The task> Each line that holds the word "Describe" is to be identified and copied.

Given records>
※ ※ ※

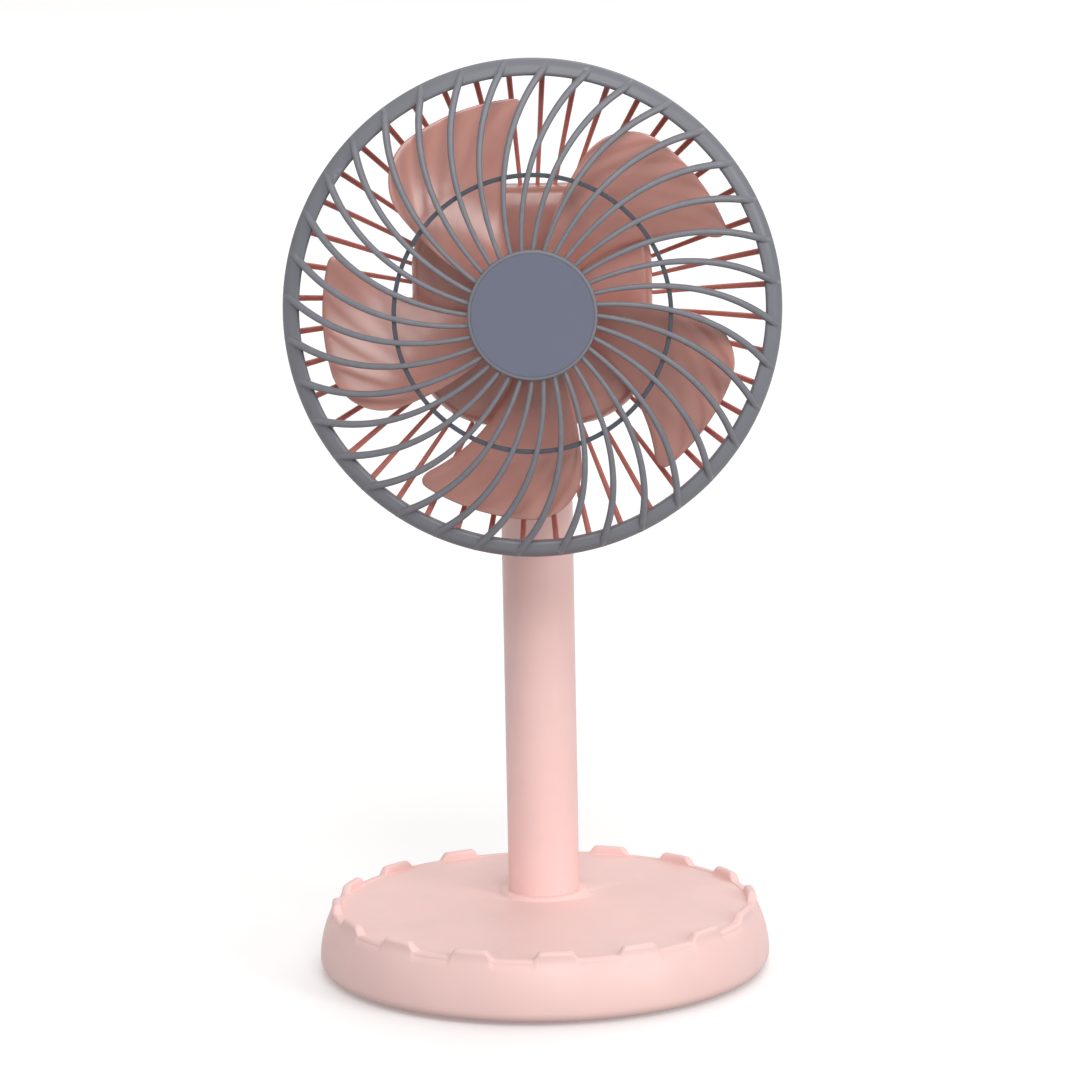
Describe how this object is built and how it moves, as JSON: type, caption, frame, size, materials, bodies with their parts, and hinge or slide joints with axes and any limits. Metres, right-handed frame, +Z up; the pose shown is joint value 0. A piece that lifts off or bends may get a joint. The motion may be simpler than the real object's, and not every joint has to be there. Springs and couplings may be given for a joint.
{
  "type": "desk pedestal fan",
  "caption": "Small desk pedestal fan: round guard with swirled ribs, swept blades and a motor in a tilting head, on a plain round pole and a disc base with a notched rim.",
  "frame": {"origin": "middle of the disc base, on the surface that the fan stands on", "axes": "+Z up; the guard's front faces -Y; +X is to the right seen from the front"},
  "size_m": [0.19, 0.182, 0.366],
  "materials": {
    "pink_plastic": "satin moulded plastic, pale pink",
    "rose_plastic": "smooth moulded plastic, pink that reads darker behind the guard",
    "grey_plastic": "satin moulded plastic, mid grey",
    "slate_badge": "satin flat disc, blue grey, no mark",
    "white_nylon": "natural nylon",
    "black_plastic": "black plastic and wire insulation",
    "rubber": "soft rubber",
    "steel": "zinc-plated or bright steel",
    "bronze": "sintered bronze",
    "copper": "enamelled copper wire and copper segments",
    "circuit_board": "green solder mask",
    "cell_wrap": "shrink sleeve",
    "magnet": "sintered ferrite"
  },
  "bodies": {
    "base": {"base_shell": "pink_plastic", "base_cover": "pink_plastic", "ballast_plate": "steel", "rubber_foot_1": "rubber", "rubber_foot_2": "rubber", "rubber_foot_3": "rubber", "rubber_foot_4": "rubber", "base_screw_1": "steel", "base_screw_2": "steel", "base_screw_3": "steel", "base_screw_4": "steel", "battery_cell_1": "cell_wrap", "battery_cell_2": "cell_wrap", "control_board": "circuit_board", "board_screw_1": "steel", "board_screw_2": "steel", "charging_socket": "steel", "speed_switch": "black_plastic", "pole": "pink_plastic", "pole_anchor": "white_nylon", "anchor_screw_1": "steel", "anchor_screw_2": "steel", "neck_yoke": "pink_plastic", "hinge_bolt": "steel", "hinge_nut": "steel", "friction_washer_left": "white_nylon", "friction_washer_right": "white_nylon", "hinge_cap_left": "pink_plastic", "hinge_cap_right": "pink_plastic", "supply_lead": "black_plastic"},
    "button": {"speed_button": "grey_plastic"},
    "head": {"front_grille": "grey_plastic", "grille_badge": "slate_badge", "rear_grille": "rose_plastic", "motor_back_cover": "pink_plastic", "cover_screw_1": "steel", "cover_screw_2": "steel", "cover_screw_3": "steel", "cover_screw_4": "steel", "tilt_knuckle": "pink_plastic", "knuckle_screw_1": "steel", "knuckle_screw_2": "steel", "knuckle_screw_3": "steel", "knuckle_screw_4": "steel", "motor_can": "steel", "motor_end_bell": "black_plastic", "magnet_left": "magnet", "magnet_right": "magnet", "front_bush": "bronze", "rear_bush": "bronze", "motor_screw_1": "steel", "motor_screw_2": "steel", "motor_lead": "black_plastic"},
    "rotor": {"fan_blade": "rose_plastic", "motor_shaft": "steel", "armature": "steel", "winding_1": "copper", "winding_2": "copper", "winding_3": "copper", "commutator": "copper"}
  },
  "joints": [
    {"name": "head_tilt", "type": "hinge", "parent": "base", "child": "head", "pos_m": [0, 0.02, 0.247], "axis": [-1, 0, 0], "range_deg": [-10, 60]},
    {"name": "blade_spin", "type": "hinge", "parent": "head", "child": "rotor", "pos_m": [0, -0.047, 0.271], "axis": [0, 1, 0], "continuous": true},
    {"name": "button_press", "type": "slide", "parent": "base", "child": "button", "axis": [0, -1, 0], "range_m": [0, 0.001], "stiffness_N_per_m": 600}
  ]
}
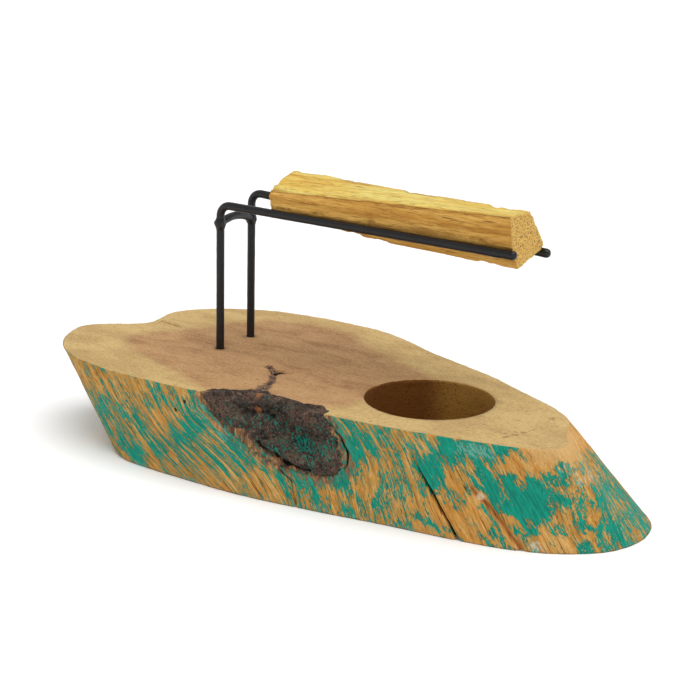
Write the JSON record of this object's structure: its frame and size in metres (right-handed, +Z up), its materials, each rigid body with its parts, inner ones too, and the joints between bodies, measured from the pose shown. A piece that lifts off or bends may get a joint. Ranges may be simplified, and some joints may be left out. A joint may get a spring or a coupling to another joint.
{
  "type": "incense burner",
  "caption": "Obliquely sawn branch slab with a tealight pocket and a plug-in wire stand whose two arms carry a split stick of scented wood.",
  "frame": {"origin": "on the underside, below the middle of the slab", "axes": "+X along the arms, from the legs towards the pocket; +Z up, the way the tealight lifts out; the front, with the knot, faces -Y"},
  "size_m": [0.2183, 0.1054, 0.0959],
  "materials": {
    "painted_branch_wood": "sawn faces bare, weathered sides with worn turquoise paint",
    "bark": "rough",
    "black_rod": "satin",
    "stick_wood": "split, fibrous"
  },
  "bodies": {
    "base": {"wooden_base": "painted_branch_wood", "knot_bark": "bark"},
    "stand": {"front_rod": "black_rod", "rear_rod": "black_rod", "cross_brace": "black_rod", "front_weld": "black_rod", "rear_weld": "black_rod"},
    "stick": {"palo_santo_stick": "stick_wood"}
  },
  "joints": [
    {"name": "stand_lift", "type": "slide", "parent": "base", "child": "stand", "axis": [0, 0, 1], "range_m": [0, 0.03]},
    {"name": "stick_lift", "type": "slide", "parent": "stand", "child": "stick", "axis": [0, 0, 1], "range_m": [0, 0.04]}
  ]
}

※ ※ ※

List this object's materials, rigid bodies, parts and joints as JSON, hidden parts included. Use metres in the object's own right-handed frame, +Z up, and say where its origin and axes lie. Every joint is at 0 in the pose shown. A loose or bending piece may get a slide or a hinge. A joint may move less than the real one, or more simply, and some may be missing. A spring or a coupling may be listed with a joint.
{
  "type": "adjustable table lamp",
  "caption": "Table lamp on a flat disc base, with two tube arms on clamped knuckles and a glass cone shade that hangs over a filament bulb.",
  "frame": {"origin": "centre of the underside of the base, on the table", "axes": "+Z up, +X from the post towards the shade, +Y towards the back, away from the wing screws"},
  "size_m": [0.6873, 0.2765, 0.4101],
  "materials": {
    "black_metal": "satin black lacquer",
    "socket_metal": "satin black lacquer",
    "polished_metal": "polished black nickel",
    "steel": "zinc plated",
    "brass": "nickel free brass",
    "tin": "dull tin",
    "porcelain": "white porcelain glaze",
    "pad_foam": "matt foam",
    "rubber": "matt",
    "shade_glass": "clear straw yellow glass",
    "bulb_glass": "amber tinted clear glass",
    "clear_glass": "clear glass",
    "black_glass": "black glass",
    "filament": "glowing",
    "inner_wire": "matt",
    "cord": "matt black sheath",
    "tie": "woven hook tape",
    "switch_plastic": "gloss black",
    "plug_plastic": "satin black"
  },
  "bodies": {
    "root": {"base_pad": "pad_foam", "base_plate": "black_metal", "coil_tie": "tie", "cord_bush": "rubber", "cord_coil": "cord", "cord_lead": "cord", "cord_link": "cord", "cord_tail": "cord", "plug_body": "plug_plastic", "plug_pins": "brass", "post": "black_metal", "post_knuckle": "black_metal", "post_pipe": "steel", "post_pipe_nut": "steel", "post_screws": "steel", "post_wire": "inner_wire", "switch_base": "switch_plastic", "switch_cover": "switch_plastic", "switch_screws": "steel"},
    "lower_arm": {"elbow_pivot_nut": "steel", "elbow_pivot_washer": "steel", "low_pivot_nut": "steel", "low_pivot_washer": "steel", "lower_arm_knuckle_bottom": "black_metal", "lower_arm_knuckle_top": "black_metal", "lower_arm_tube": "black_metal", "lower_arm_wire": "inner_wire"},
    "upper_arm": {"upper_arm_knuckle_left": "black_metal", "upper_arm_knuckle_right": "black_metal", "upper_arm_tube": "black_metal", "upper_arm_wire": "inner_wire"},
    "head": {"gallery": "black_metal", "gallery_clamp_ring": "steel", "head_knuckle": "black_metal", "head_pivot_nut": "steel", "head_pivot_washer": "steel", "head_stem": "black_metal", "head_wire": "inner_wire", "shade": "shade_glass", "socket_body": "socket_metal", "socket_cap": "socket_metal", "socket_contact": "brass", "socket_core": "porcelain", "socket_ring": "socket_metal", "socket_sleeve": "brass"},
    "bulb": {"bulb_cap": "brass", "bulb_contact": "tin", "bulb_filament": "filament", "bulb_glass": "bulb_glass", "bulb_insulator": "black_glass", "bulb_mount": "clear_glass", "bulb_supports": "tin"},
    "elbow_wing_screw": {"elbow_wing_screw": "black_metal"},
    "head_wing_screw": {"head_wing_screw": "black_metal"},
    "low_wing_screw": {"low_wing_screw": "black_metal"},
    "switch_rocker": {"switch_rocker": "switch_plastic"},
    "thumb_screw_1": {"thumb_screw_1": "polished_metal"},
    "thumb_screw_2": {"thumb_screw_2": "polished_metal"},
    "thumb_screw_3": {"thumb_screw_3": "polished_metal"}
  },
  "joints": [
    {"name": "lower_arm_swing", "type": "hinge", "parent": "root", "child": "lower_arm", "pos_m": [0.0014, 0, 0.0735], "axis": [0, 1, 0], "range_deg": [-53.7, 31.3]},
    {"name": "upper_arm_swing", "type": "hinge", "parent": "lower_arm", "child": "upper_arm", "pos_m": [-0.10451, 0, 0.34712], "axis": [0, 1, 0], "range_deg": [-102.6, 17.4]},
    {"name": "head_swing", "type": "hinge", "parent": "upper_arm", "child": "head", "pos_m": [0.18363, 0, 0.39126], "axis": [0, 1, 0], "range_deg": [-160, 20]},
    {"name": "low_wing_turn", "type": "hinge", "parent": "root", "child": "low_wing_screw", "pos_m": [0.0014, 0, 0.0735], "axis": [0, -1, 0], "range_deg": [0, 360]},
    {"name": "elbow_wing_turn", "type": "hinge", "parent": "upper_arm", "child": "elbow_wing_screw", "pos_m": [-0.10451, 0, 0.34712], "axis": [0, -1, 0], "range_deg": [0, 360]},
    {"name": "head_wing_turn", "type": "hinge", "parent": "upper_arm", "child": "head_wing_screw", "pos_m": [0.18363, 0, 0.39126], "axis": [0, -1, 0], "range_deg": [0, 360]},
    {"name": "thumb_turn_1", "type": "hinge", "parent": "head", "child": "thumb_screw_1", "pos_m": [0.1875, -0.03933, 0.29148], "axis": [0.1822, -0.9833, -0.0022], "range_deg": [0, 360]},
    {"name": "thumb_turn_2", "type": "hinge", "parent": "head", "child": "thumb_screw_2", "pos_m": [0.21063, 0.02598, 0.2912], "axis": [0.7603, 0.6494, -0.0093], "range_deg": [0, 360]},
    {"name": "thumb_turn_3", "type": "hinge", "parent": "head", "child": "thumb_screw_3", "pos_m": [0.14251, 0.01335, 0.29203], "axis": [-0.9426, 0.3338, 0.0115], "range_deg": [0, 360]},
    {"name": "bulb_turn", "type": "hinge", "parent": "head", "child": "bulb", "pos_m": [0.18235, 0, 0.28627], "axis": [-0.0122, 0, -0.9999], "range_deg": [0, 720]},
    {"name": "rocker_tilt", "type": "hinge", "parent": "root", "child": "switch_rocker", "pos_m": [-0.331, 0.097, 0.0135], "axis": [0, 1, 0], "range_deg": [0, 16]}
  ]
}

※ ※ ※

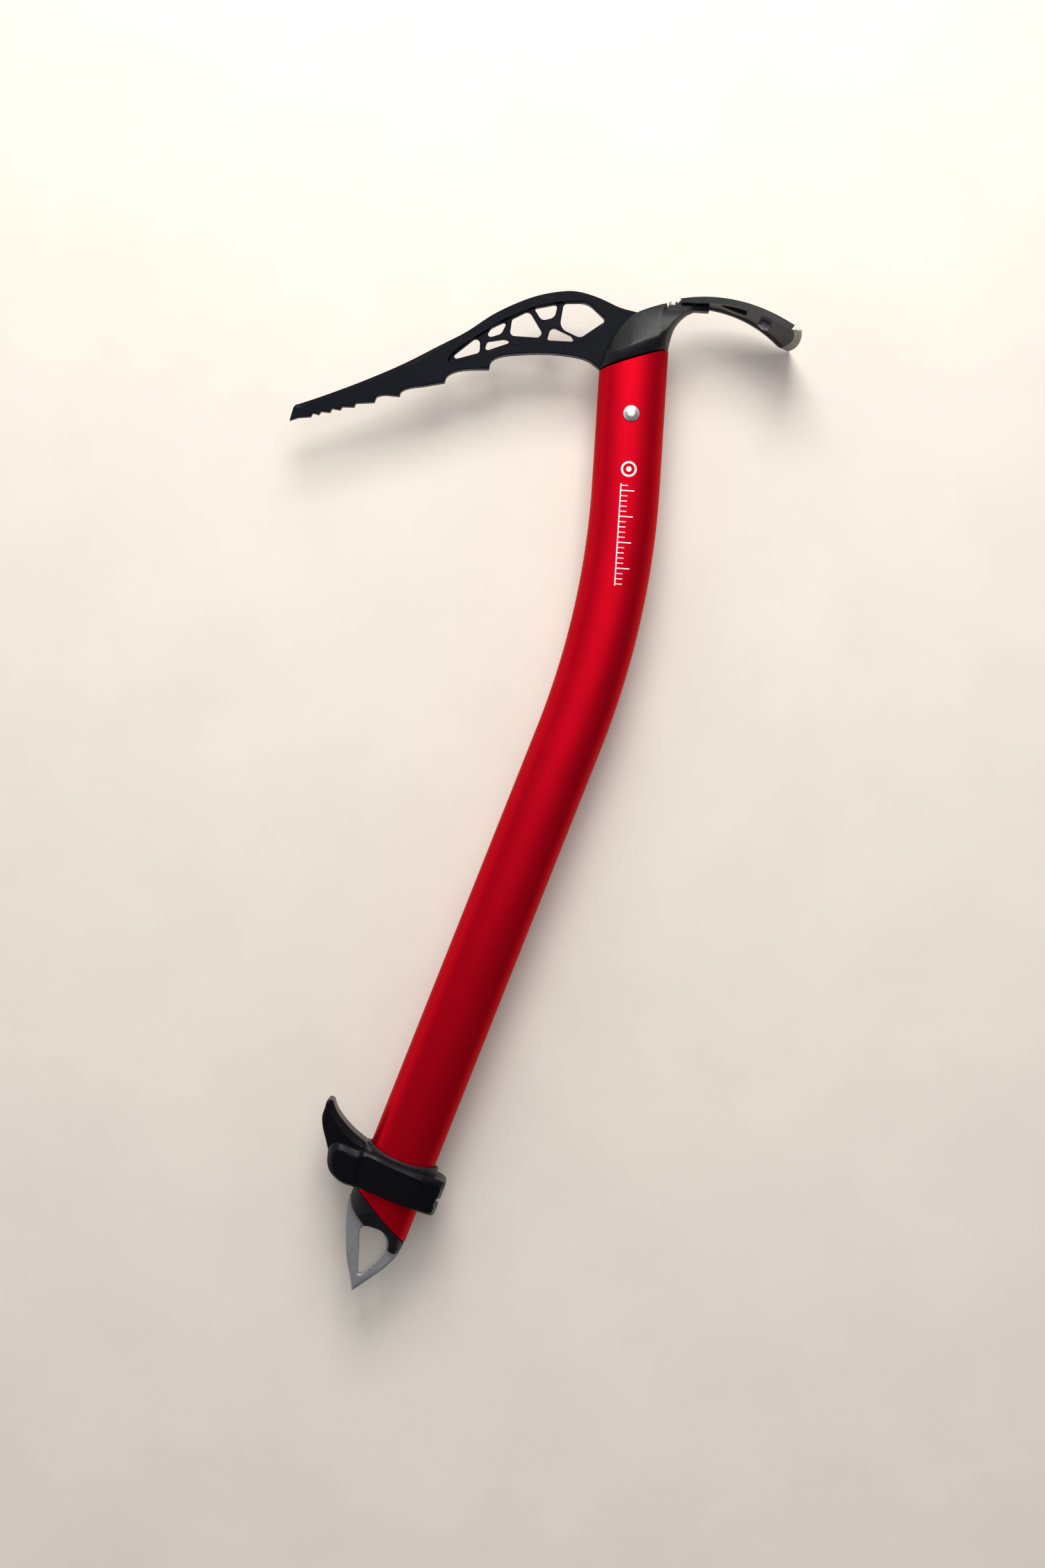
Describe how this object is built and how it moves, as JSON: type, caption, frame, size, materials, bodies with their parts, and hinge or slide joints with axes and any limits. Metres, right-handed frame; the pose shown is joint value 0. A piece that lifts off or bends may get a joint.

※ ※ ※

Complete response>
Describe how this object is built and how it moves, as JSON: type, caption, frame, size, materials, bodies with their parts, and hinge or slide joints with axes and any limits. Metres, right-handed frame, +Z up; the pose shown is joint value 0. A piece that lifts off or bends may get a joint. The motion may be simpler than the real object's, and not every joint has to be there. Springs and couplings may be given for a joint.
Describe how this object is built and how it moves, as JSON: type, caption, frame, size, materials, bodies with their parts, and hinge or slide joints with axes and any limits. Metres, right-handed frame; the pose shown is joint value 0. A piece that lifts off or bends may get a joint.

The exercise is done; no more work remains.